### Do this
In the data below, locate each line with the word "part" and list it.

○ ○ ○ ○

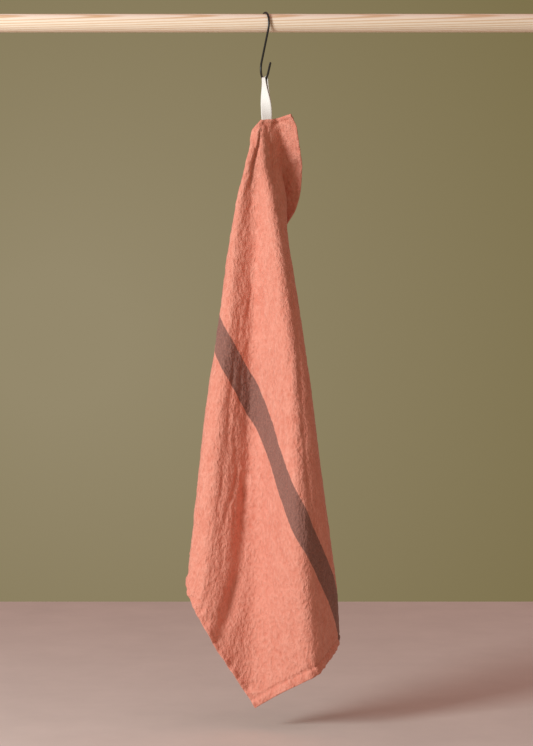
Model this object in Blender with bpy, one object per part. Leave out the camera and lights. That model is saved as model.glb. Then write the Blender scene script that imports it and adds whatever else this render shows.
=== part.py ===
"""Tea towel hanging by its sewn loop from an S-hook on a round wooden rail.

The cloth is a flat rectangle held near one top corner.  Every straight line drawn on the flat cloth
from the hang point stays nearly straight, so the hanging shape is a cone of folds.  The tables below
say, at ten distances from the hang point, where each fold sits and which way the cloth then runs.
"""
import math
from collections import namedtuple

import bpy
import numpy as np

# ---------------------------------------------------------------- driving sizes, metres
CLOTH_WIDTH = 0.500
CLOTH_LENGTH = 0.700
CLOTH_THICK = 0.0016
HANG_ACROSS = 0.460          # hang point on the top hem, measured across from the left long edge
HANG_POINT = np.array([0.450, 0.0, -0.137])

RAIL_LENGTH = 0.900
RAIL_RADIUS = 0.013
RAIL_CHAMFER = 0.001

WIRE_RADIUS = 0.0015
HOOK_BEND_RADIUS = 0.017
HOOK_BOTTOM_Z = -0.080       # centre-line of the lower bend
HOOK_TAIL = 0.015
HOOK_TAIL_FLARE = 36.0       # degrees from vertical
HOOK_TURN = 20.0             # degrees the hook's plane is turned away from square to the rail
LOAD_LINE_X = 0.447          # upper and lower bends hang on one vertical line

TAPE_THICK = 0.0010
TAPE_WIDTH_HOOK = 0.0135
TAPE_WIDTH_HEM = 0.0160
PIECE_GAP = 0.00032          # between neighbouring pieces
TAPE_SADDLE_GAP = 0.00042    # tape over the wire, whose flat facets come a little nearer
TAPE_END_LIFT = 0.00078      # tape's cut ends above the middle of the hem's edge

# ---------------------------------------------------------------- fold tables
# Flat directions are degrees about the hang point: 0 points at the free bottom corner, the left top
# corner is at -56.7 and the line straight down to the short hem is at +33.3.
# A heading is the way the cloth travels in plan: 0 to the right, 90 straight back.
STATIONS = (0.020, 0.030, 0.050, 0.070, 0.100, 0.175, 0.300, 0.450, 0.620, 0.800)
PANEL_HEADING = (-30, -30, -30, -31, -34, -44, -50, -57, -59, -24)
LEAN_LEFT = (0.020,) * 10
LEAN_FORWARD = (0.020,) * 6 + (0.022, 0.026, 0.032, 0.036)

Fold = namedtuple("Fold", "name softness_mm at_deg heading_after")

FOLDS_LEFT = (
    Fold("front_valley", 4.5, (-24, -20, -16, -13, -11.5, -7.5, -3.2, -1.5, -0.5, -0.5),
         (50, 54, 58, 56, 48, 32, 35, 36, 32, 24)),
    Fold("left_crest", 4.5, (-33, -29, -26, -23.5, -20.5, -15.4, -10.4, -9.0, -7.0, -6.3),
         (-30, -40, -45, -44, -42, -45, -52, -53, -42, -36)),
    Fold("left_edge", 3.5, (-60, -54, -34.5, -28.5, -24.5, -19, -15.0, -12.6, -10.0, -9.4),
         (-60, -98, -98, -99, -100, -100, -97, -93, -93, -94)),
    Fold("rear_left_turn", 7.0, (-62, -58, -46, -42, -40, -34, -27.6, -26.2, -24, -23),
         (-60, -105, -112, -130, -150, -180, -262, -262, -262, -262)),
    Fold("rear_inner_turn", 7.0, (-64, -60, -53, -51, -50, -44, -38.5, -37, -36, -36),
         (-60, -105, -115, -125, -130, -135, -85, -85, -85, -85)),
    Fold("rear_flap", 8.0, (-68, -62, -56, -55, -54, -51, -49, -47.5, -46, -46),
         (-60, -105, -115, -120, -125, -110, -75, -55, -55, -55)),
)
FOLDS_RIGHT = (
    Fold("front_ridge", 4.5, (-18, -14, -7.5, -2.0, 3.5, 7.0, 9.2, 10.0, 8.3, 6.3),
         (40, 46, 54, 58, 58, 56, 52, 43, 43, 78)),
    Fold("right_edge", 4.5, (15, 15, 15, 25, 27, 17, 15.6, 15.1, 14.4, 13.4),
         (40, 46, 54, 68, 112, 140, 105, 100, 98, 98)),
    Fold("rear_right_turn", 7.0, (36, 36, 36, 36, 36, 29, 27.0, 25.5, 24, 23),
         (40, 46, 54, 68, 112, 150, 258, 262, 262, 262)),
)

# The strip beyond the hang point, between it and the near top corner, down the right long edge.
# It runs on from the cone for a start, then bends to a heading of its own.
StripStation = namedtuple("StripStation", "below_top heading rise start bend")
STRIP = (
    StripStation(0.000, -34, 0.20, 0.010, 0.010),
    StripStation(0.020, -30, 0.15, 0.008, 0.012),
    StripStation(0.040, -42, 0.10, 0.008, 0.012),
    StripStation(0.065, -30, 0.06, 0.006, 0.012),
    StripStation(0.090, -10, 0.03, 0.005, 0.012),
    StripStation(0.110, -12, 0.01, 0.004, 0.013),
    StripStation(0.130, 4, 0.00, 0.002, 0.014),
    StripStation(0.155, -42, 0.00, 0.000, 0.018),
    StripStation(0.180, 10, 0.00, 0.000, 0.018),
    StripStation(0.230, 20, 0.00, 0.000, 0.020),
    StripStation(0.300, 62, 0.00, 0.000, 0.024),
    StripStation(0.450, 84, 0.00, 0.000, 0.028),
    StripStation(0.700, 80, 0.00, 0.000, 0.030),
)

# Cut across the threads the cloth stretches a little: how far the lower part has sagged either side
# of the line to the free corner, and over which flat directions the sag builds up.
SAG_LEFT = 0.0075
SAG_LEFT_WITHIN = 3.0
SAG_RIGHT = 0.017
SAG_RIGHT_WITHIN = 7.0
SAG_FROM = 0.300
SAG_FULL = 0.760

# The sewn tape holds the top edge flat and level across its own width, and the hem beyond it bows.
PLATE_HEADING = 15.0
PLATE_REACH = 0.005
PLATE_FADE = 0.010
BOW = (-0.0010, 0.0, 0.0036)
BOW_START = 0.008
BOW_FADE = 0.009
BOW_END = 0.034

RIGHT_LIMIT = math.degrees(math.atan2(HANG_ACROSS, CLOTH_LENGTH))
LEFT_LIMIT = RIGHT_LIMIT - 90.0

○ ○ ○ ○

### Reply to the task
Model this object in Blender with bpy, one object per part. Leave out the camera and lights. That model is saved as model.glb. Then write the Blender scene script that imports it and adds whatever else this render shows.
=== part.py ===
# Cut across the threads the cloth stretches a little: how far the lower part has sagged either side